If for some reason you are unsure whether or not you have arrived at the correct corner when you spy this corner, turn to your left, walk over and look at the side of The Surfer Taco for verification. The truck has helpfully plastered a gigantic photograph of this verysame corner on its side (Dig the price of gas in the photo; “ST” is already a museum piece for this reminder alone):

This is a surfing taco wearing funky sunglasses, from what I can tell:

And this is a taco-inquisitive dog who arrived with a lady that ordered an energy drink para llevar. Hell no little one, get your own. All mine. I don’t care how bad they are:

After the lunch I did some digging to see if Bandini ever hit up this joint back in the day when he actually wrote.
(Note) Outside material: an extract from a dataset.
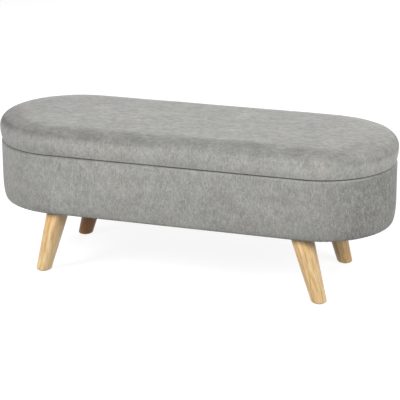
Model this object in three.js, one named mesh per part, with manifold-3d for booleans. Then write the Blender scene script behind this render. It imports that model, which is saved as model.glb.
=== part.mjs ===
// Oval upholstered storage bench. A padded lid is hinged along the back of a fabric-covered
// box, which stands on four tapered legs splayed out along its length.
//
// Millimetres, +Z up. The origin is on the floor under the middle of the bench. +X runs along
// its length and -Y is its front. Every plan outline is a stadium: two half-rounds joined by
// straight sides, so a place in its section is a radius from the line between their centres.

import * as THREE from "three";
import { mergeVertices } from "three/addons/utils/BufferGeometryUtils.js";
import Module from "manifold-3d";

const wasm = await Module();
wasm.setup();

// ---------------------------------------------------------------- driving dimensions

const LENGTH = 1117; // of the box, end to end
const END_RADIUS = 207; // of its half-round ends, so it is 414 deep
const SEAT_HEIGHT = 423; // crown of the lid
const BOX_BOTTOM = 184; // underside of the box
const BOX_TOP = 350.5; // rim of the box
const LID_GAP = 3; // between the rim and the closed lid, taken up by the hinges and bumpers
const CLEARANCE = 0.3; // between pieces that touch

const END_STEPS = 16; // flats round each half-round end
const CURVE_STEPS = 4; // flats along each rounded edge of a section
const ROUND_STEPS = 20; // flats round a leg
const SMALL_STEPS = 12; // flats round small turned pieces
const SCREW_STEPS = 8; // flats round screws and pegs
const CUT_THROUGH = 1; // how far a cutting tool runs on past the face it opens

const FABRIC = 1.5;
const LINING = 0.8; // non-woven cloth
const BOARD = 15; // base board and walls
const WALL_OUTER = 196; // radius of the walls' outer face, behind the padding

const BASE_TAPER = 8.5; // how far the padded side draws in towards the base
const BASE_TAPER_HEIGHT = 66;
const RIM_LEAN = 2; // how far it leans in towards the rim
const RIM_ROUNDING = 3.5;
const RIM_ROUNDING_HEIGHT = 6;
const BASE_FLAP = 164; // the cover turns in under the base as far as this radius
const RIM_FLAP = 25; // and this far down inside the rim
const DUST_COVER_RADIUS = 190;
const FLOOR_PANEL = 3; // thickness
const STRAP_WIDTH = 60; // straps let in across the wall joints
const STRAP = 6;
const JOINT_INSET = 40; // wall joints stand this far in from where the round ends begin

const LID_OVERHANG = 2.2; // beyond the box at its fullest
const LID_TUCK = 7; // how far its side draws in towards the gap
const LID_FULLEST = 34.5; // height of the fullest line above the lid's underside
const LID_EDGE = 30; // width of the rounding round the top
const LID_CROWN = 2; // rise of the top from its rounding to its middle
const LID_BOARD = 12;
const LID_BOARD_RADIUS = 199;
const LID_FLAP = 165; // the cover turns in under the board as far as this radius
const LID_LINING_RADIUS = 185;

const LEG_X = 344; // centre of a leg's top
const LEG_Y = 155;
const LEG_SPLAY = 52; // how far its foot stands out beyond its top
const LEG_TOP_RADIUS = 31;
const LEG_FOOT_RADIUS = 21.5;
const LEG_FOOT_ROUNDING = 5;
const GLIDE = 2.5;
const GLIDE_RADIUS = 12;
const GLIDE_PEG = 11;
const GLIDE_PEG_RADIUS = 1.6;
const GLIDE_EDGE = 1; // chamfer round its underside
const PEG_POINT = 2; // length of the peg's tip

const BOLT_RADIUS = 4; // M8
const BOLT_IN_LEG = 42;
const BOLT_IN_BOARD = 16;
const BOLT_POINT = 8; // length of the wood thread's tip
const BOLT_CHAMFER = 1;
const BOLT_HOLE_SPARE = 2; // how much deeper the hole in the leg is
const NUT_BARREL_RADIUS = 5.5;
const NUT_BARREL = 11;
const NUT_FLANGE_RADIUS = 10;
const NUT_FLANGE = 1.6;

const HINGE_PLACES = { left: -240, centre: 0, right: 240 };
const HINGE_Y = 210.5;
const HINGE_LENGTH = 70;
const HINGE_MIDDLE_KNUCKLE = 24; // length of the lid leaf's knuckle
const KNUCKLE_RADIUS = 3.2;
const PIN_RADIUS = 1.5;
const PIN_HEAD_RADIUS = 2.6;
const PIN_HEAD = 1.2;
const LEAF_INNER_Y = 180.5;
const LEAF_TAB_OVERLAP = 1; // of a knuckle's tab with its plate
const KNUCKLE_GAP = 0.4; // between a plate's edge and the other leaf's knuckles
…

Of course he did. Problem is, he gave it a four-out-of-five rating a couple years back and no way in hell would I agree with that. (In all fairness, he graded the al pastor.) At my visit the condiments he talked up were absent, the tacos were dry, the salsa was questionable but most importantly, the taco de camaron, hastily scribbled on cardboard right by the ordering cubbyhole thusly inspiring you to order it, was in my mind an unholy abomination that should never have seen the light of day, to say nothing of the 10 minutes the staff and I cumulatively wasted waiting for the shrimp to fry in that vat of sludge. The truck, however, really is a funny sight to behold as consolation, and the staff (two girls periodically distracted by some sort of local would-be Casanova during my visit) was very cordial.

The Surfer Taco
Sixth @ Witmer
Recycling Available
Note: If you go, please try different dishes and add to the discussion. I want them to succeed; my gut tells me they have to be doing something right at some level.